### [THE EXERCISE]
Output the full listing word for word.

### [DATA EXTRACT]
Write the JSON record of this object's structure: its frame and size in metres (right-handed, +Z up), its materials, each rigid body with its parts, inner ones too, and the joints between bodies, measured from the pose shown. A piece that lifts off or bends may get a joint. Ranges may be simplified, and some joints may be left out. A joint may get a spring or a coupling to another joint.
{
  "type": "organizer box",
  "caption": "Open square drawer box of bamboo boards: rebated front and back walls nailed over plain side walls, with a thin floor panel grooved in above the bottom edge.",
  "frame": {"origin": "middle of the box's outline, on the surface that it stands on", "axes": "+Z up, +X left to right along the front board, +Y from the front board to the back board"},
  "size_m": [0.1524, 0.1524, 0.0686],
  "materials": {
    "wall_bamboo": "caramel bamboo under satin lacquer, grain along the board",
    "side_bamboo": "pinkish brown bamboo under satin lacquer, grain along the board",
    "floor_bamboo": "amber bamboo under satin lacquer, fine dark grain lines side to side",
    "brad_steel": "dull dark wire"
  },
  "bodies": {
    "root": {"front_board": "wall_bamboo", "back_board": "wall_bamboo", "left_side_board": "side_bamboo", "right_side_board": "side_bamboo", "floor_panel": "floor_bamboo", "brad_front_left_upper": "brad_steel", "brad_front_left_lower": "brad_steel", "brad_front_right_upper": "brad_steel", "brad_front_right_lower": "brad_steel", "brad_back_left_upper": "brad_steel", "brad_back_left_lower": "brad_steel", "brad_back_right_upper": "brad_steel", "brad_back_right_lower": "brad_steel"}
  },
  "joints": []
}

### [EXERCISE OUTPUT]
Write the JSON record of this object's structure: its frame and size in metres (right-handed, +Z up), its materials, each rigid body with its parts, inner ones too, and the joints between bodies, measured from the pose shown. A piece that lifts off or bends may get a joint. Ranges may be simplified, and some joints may be left out. A joint may get a spring or a coupling to another joint.
{
  "type": "organizer box",
  "caption": "Open square drawer box of bamboo boards: rebated front and back walls nailed over plain side walls, with a thin floor panel grooved in above the bottom edge.",
  "frame": {"origin": "middle of the box's outline, on the surface that it stands on", "axes": "+Z up, +X left to right along the front board, +Y from the front board to the back board"},
  "size_m": [0.1524, 0.1524, 0.0686],
  "materials": {
    "wall_bamboo": "caramel bamboo under satin lacquer, grain along the board",
    "side_bamboo": "pinkish brown bamboo under satin lacquer, grain along the board",
    "floor_bamboo": "amber bamboo under satin lacquer, fine dark grain lines side to side",
    "brad_steel": "dull dark wire"
  },
  "bodies": {
    "root": {"front_board": "wall_bamboo", "back_board": "wall_bamboo", "left_side_board": "side_bamboo", "right_side_board": "side_bamboo", "floor_panel": "floor_bamboo", "brad_front_left_upper": "brad_steel", "brad_front_left_lower": "brad_steel", "brad_front_right_upper": "brad_steel", "brad_front_right_lower": "brad_steel", "brad_back_left_upper": "brad_steel", "brad_back_left_lower": "brad_steel", "brad_back_right_upper": "brad_steel", "brad_back_right_lower": "brad_steel"}
  },
  "joints": []
}